De retour dans la Ville rose, elle intègre le cabinet Ernst & Young, un des fameux Big Four. Nous sommes en mars 2001 : huit mois plus tard, le scandale Enron secoue le monde de l’audit. « C’était assez perturbant, se souvient-elle, parce que pour nous, la disparition d’un cabinet comme Arthur Andersen n’était pas envisageable. On avait l’impression de vivre dans un film de fiction. Mais cela s’est finalement réalisé. Nous l’avons vécu très directement puisqu’un associé Arthur Andersen est venu à Toulouse. Nous avons donc eu à vivre un rapprochement des cultures, puisque les deux cabinets bien que de culture anglo-saxonne n’avaient pas la même approche. »

La déflagration est planétaire. « Cela a été un grand choc, à la fois pour nous et pour nos métiers, puisqu’ont suivi les loi Sarbanes-Oxley aux États-Unis et de Sécurité financière en France en 2003, qui sont venues faire évoluer notre environnement et la façon dont le métier était régulé avec la naissance du H3C (Haut conseil au commissariat aux comptes). Jusque-là, la profession était régulée par la Compagnie nationale des commissaires aux comptes. On a donc vu apparaître une nouvelle autorité administrative indépendante constituée de magistrats, de représentants de l’AMF et d’entreprises, et qui n’était donc pas majoritairement composée de professionnels. Cette régulation nouvelle a changé notre façon d’exercer le métier avec le contrôle d’activité désormais supervisé par le H3C, lequel a pris peu à peu un rôle de plus en plus important. »

S’impliquer pour la profession

Un bouleversement perçu comme une ingérence ? « Nous ne l’avons pas bien perçu à ce moment-là. Pour autant, comme me l’avait bien expliqué, à l’époque, Michel Tudel, grande figure de la profession puisqu’il était président de la Compagnie nationale au moment du vote de la loi de Sécurité financière et avec qui j’ai travaillé lorsque je suis arrivée chez Sygnatures, si cette autorité indépendante a été mise en place, c’est justement pour renforcer notre statut, nous donner un crédit supplémentaire, en garantissant vis-à-vis des tiers la qualité de nos audits. »

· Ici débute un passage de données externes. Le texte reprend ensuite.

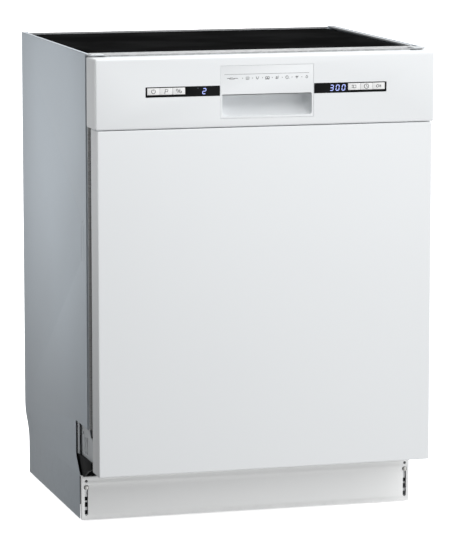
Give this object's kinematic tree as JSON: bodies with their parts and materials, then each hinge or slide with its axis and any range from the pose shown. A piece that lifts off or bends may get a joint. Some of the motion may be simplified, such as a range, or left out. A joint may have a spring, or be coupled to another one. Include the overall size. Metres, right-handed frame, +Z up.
{
  "type": "built-in dishwasher",
  "caption": "Built-in dishwasher with a drop-down door, grip recess, display windows and keys, pull-out racks, spray arms and adjustable feet.",
  "frame": {"origin": "on the floor, below the middle of the machine's width and depth", "axes": "+Z up, the front with the console faces -Y, +X to the right seen from the front"},
  "size_m": [0.598, 0.575, 0.815],
  "materials": {
    "black_plastic": "moulded black plastic, fine texture",
    "cabinet_steel": "zinc-coated sheet, light blue-grey, satin",
    "galvanised": "galvanised steel, faint spangle",
    "sound_mat": "black bitumen felt mat",
    "stainless": "fine brushed stainless steel",
    "seal_rubber": "grey-black door seal",
    "white_enamel": "white powder coat, smooth gloss",
    "white_plastic": "white moulded plastic, satin gloss",
    "window_black": "smoked black display window",
    "key_white": "white keys with grey marks",
    "board_green": "printed circuit board",
    "spring_steel": "oiled spring wire",
    "grey_plastic": "grey moulded plastic",
    "clear_grey_plastic": "light grey moulded plastic",
    "wire_coating": "grey nylon-coated wire",
    "wheel_plastic": "grey wheel plastic",
    "blue_cap": "blue dosing cap",
    "zinc_screw": "zinc-plated screw"
  },
  "bodies": {
    "cabinet": {"base_tray": "black_plastic", "left_side_panel": "cabinet_steel", "right_side_panel": "cabinet_steel", "rear_panel": "galvanised", "top_front_crossbar": "galvanised", "top_rear_crossbar": "galvanised", "top_mat": "sound_mat", "worktop_brackets": "galvanised", "tub": "stainless", "door_gasket": "seal_rubber", "lower_door_seal": "seal_rubber", "plinth": "white_enamel", "plinth_brackets": "galvanised", "plinth_screws": "zinc_screw", "hinge_brackets": "galvanised", "balance_springs": "spring_steel", "sump": "grey_plastic", "filter_plate": "stainless", "wash_pump": "grey_plastic", "drain_pump": "grey_plastic", "inlet_valve": "clear_grey_plastic", "drain_outlet": "grey_plastic", "cord_gland": "black_plastic", "latch_strike": "zinc_screw", "ceiling_sprinkler": "grey_plastic", "fixed_rails": "stainless"},
    "door": {"door_panel": "white_enamel", "door_liner": "stainless", "console": "white_plastic", "grip_insert": "white_plastic", "left_window": "window_black", "right_window": "window_black", "control_boards": "board_green", "door_latch": "grey_plastic", "dispenser_body": "grey_plastic", "hinge_arms": "galvanised"},
    "dispenser_lid": {"dispenser_lid": "clear_grey_plastic"},
    "rinse_cap": {"rinse_cap": "blue_cap"},
    "upper_rack": {"upper_basket": "wire_coating"},
    "rack_rails": {"moving_rails": "stainless"},
    "upper_spray_arm": {"upper_spray_arm": "grey_plastic"},
    "cup_shelf": {"cup_shelf": "clear_grey_plastic"},
    "lower_rack": {"lower_basket": "wire_coating"},
    "front_wheels": {"front_wheels": "wheel_plastic"},
    "rear_wheels": {"rear_wheels": "wheel_plastic"},
    "cutlery_basket": {"cutlery_basket": "grey_plastic"},
    "lower_spray_arm": {"lower_spray_arm": "grey_plastic"},
    "filter_cup": {"filter_cup": "grey_plastic"},
    "salt_cap": {"salt_cap": "grey_plastic"},
    "float_dome": {"float_dome": "clear_grey_plastic"},
    "foot_front_left": {"foot_front_left": "black_plastic"},
    "foot_front_right": {"foot_front_right": "black_plastic"},
    "foot_rear_left": {"foot_rear_left": "black_plastic"},
    "foot_rear_right": {"foot_rear_right": "black_plastic"},
    "left_key_1": {"left_key_1": "key_white"},
    "left_key_2": {"left_key_2": "key_white"},
    "left_key_3": {"left_key_3": "key_white"},
    "right_key_1": {"right_key_1": "key_white"},
    "right_key_2": {"right_key_2": "key_white"},
    "right_key_3": {"right_key_3": "key_white"}
  },
  "joints": [
    {"name": "door_hinge", "type": "hinge", "parent": "cabinet", "child": "door", "pos_m": [0, -0.2215, 0.11], "axis": [1, 0, 0], "range_deg": [0, 90], "deforming": ["balance_springs"]},
    {"name": "upper_rack_slide", "type": "slide", "parent": "cabinet", "child": "upper_rack", "axis": [0, -1, 0], "range_m": [0, 0.42]},
    {"name": "rack_rails_slide", "type": "slide", "parent": "cabinet", "child": "rack_rails", "axis": [0, -1, 0], "range_m": [0, 0.21]},
    {"name": "lower_rack_slide", "type": "slide", "parent": "cabinet", "child": "lower_rack", "axis": [0, -1, 0], "range_m": [0, 0.15]},
    {"name": "front_wheels_roll", "type": "hinge", "parent": "lower_rack", "child": "front_wheels", "pos_m": [0, -0.1435, 0.1448], "axis": [1, 0, 0], "range_deg": [0, 575]},
    {"name": "rear_wheels_roll", "type": "hinge", "parent": "lower_rack", "child": "rear_wheels", "pos_m": [0, 0.1265, 0.1448], "axis": [1, 0, 0], "range_deg": [0, 575]},
    {"name": "upper_spray_spin", "type": "hinge", "parent": "upper_rack", "child": "upper_spray_arm", "pos_m": [0, 0.0125, 0.457], "axis": [0, 0, 1], "continuous": true},
    {"name": "lower_spray_spin", "type": "hinge", "parent": "cabinet", "child": "lower_spray_arm", "pos_m": [0.03, 0.0125, 0.165], "axis": [0, 0, 1], "continuous": true},
    {"name": "cup_shelf_fold", "type": "hinge", "parent": "upper_rack", "child": "cup_shelf", "pos_m": [-0.245, -0.0885, 0.558], "axis": [0, -1, 0], "range_deg": [0, 85]},
    {"name": "cutlery_lift", "type": "slide", "parent": "lower_rack", "child": "cutlery_basket", "axis": [0, 0, 1], "range_m": [0, 0.04]},
    {"name": "dispenser_lid_slide", "type": "slide", "parent": "door", "child": "dispenser_lid", "axis": [0, 0, 1], "range_m": [0, 0.05]},
    {"name": "rinse_cap_turn", "type": "hinge", "parent": "door", "child": "rinse_cap", "pos_m": [0.036, -0.2275, 0.5], "axis": [0, 1, 0], "range_deg": [0, 90]},
    {"name": "filter_cup_turn", "type": "hinge", "parent": "cabinet", "child": "filter_cup", "pos_m": [-0.07, 0.0125, 0.1], "axis": [0, 0, 1], "range_deg": [0, 90]},
    {"name": "salt_cap_turn", "type": "hinge", "parent": "cabinet", "child": "salt_cap", "pos_m": [0.17, 0.1425, 0.13], "axis": [0, 0, 1], "range_deg": [0, 360]},
    {"name": "float_lift", "type": "slide", "parent": "cabinet", "child": "float_dome", "axis": [0, 0, 1], "range_m": [0, 0.01]},
    {"name": "foot_front_left_height", "type": "slide", "parent": "cabinet", "child": "foot_front_left", "axis": [0, 0, -1], "range_m": [0, 0.03]},
    {"name": "foot_front_right_height", "type": "slide", "parent": "cabinet", "child": "foot_front_right", "axis": [0, 0, -1], "range_m": [0, 0.03]},
    {"name": "foot_rear_left_height", "type": "slide", "parent": "cabinet", "child": "foot_rear_left", "axis": [0, 0, -1], "range_m": [0, 0.03]},
    {"name": "foot_rear_right_height", "type": "slide", "parent": "cabinet", "child": "foot_rear_right", "axis": [0, 0, -1], "range_m": [0, 0.03]},
    {"name": "left_key_1_press", "type": "slide", "parent": "door", "child": "left_key_1", "axis": [0, 1, 0], "range_m": [0, 0.0015], "stiffness_N_per_m": 400, "springref_m": -0.001},
    {"name": "left_key_2_press", "type": "slide", "parent": "door", "child": "left_key_2", "axis": [0, 1, 0], "range_m": [0, 0.0015], "stiffness_N_per_m": 400, "springref_m": -0.001},
    {"name": "left_key_3_press", "type": "slide", "parent": "door", "child": "left_key_3", "axis": [0, 1, 0], "range_m": [0, 0.0015], "stiffness_N_per_m": 400, "springref_m": -0.001},
    {"name": "right_key_1_press", "type": "slide", "parent": "door", "child": "right_key_1", "axis": [0, 1, 0], "range_m": [0, 0.0015], "stiffness_N_per_m": 400, "springref_m": -0.001},
    {"name": "right_key_2_press", "type": "slide", "parent": "door", "child": "right_key_2", "axis": [0, 1, 0], "range_m": [0, 0.0015], "stiffness_N_per_m": 400, "springref_m": -0.001},
    {"name": "right_key_3_press", "type": "slide", "parent": "door", "child": "right_key_3", "axis": [0, 1, 0], "range_m": [0, 0.0015], "stiffness_N_per_m": 400, "springref_m": -0.001}
  ],
  "couplings": [
    {"joint": "upper_rack_slide", "follows": "door_hinge", "m_per_rad": 0.2673},
    {"joint": "rack_rails_slide", "follows": "door_hinge", "m_per_rad": 0.1336},
    {"joint": "lower_rack_slide", "follows": "door_hinge", "m_per_rad": 0.0954},
    {"joint": "front_wheels_roll", "follows": "door_hinge", "ratio": 6.36},
    {"joint": "rear_wheels_roll", "follows": "door_hinge", "ratio": 6.36}
  ]
}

En 2006, faute de possibilité d’évolution chez EY, Laure Mulin a le choix entre « soit aller en entreprise pour assurer une direction financière et ainsi occuper un poste plus stable, soit cette opportunité chez Sygnatures, à savoir la possibilité de poursuivre dans l’activité de commissariat aux comptes mais aussi de structurer un pôle doctrine et qualité, l’équivalent des directions techniques dans les Bigs. J’ai fait le second choix ». Qu’elle ne regrette pas : « le métier de commissaire aux comptes me plaît beaucoup parce qu’il est très riche dans le contact que nous avons avec nos clients, dans la connaissance que l’on peut avoir des différents secteurs d’activité, des divers modes d’organisation, dans la pluralité des équipes intervenantes… Si j’ai préféré intégrer un cabinet comme celui-ci, c’est aussi parce que j’avais l’opportunité d’évoluer dans une entreprise au sein de laquelle je serais en mesure d’être impliquée dans les choix stratégiques, de développement et cela me séduisait. » Vice-présidente de la CRCC depuis 2017, et désormais présidente, elle a trouvé une autre façon de s’impliquer pour la profession.